Spotify announced on Jan. 27 that it would remove Young’s songs from its service after the singer issued the company with an ultimatum: choose between scrapping Rogan or him.

Days later, Canadian singer Joni Mitchell announced she would pull her music from the platform for similar reasons.

Of the singers’ departures from Spotify, Rogan added: “I’m very sorry that they feel that way. I most certainly don’t want that.”

Ending the video, the podcast host concluded: “I’m not trying to be controversial. I’m going to do my best in the future to balance things out … If I [expletive] you off, I’m sorry.”

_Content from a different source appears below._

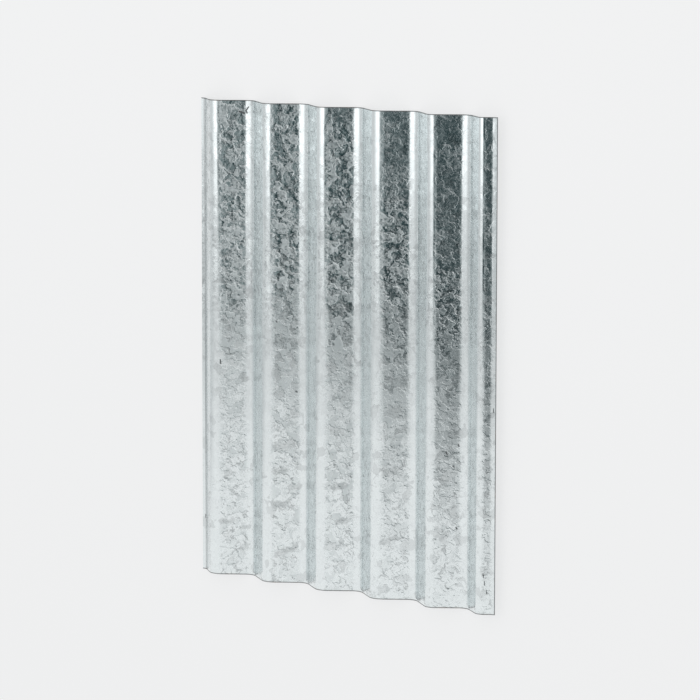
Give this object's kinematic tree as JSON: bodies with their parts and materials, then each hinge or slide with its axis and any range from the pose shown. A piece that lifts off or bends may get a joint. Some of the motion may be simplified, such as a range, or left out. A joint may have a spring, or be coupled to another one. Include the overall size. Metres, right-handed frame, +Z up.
{
  "type": "corrugated galvanized steel sheet",
  "caption": "Short corrugated sheet of galvanized steel with a spangled zinc finish, round crests and valleys, straight cut ends and a small flat lip down one side.",
  "frame": {"origin": "middle of the sheet, on the level surface that its valleys rest on", "axes": "+X across the corrugations towards the side edge without a lip, +Y along the corrugations, +Z up through the sheet"},
  "size_m": [0.4128, 0.5334, 0.0216],
  "materials": {
    "galvanized_steel": "hot-dip zinc coating with leafy spangle, light handling marks and a grey cut edge"
  },
  "bodies": {
    "root": {"corrugated_sheet": "galvanized_steel"}
  },
  "joints": []
}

Rogan’s video comes as Spotify’s chief executive officer Daniel Ek announced that the company will be adding content advisories to podcast episodes in an effort to combat misinformation about COVID-19.

In a blog post published on Jan. 30, the Swedish audio streaming service said the content advisories will direct listeners to a COVID-19 hub where they can find “data-driven facts” and “up-to-date information” from scientists, physicians, academics, public health authorities, and other “trusted sources.”

The new content advisory will be rolled out to users across the world in the coming days and the company is also publishing existing platform rules to help creators understand how Spotify assesses content on its platform.

The streaming giant’s platform rules for creators state that they cannot publish “content that promotes dangerous false or dangerous deceptive medical information that may cause offline harm or poses a direct threat to public health.”

“Based on the feedback over the last several weeks, it’s become clear to me that we have an obligation to do more to provide balance and access to widely-accepted information from the medical and scientific communities guiding us through this unprecedented time. These issues are incredibly complex,” Ek wrote in the post.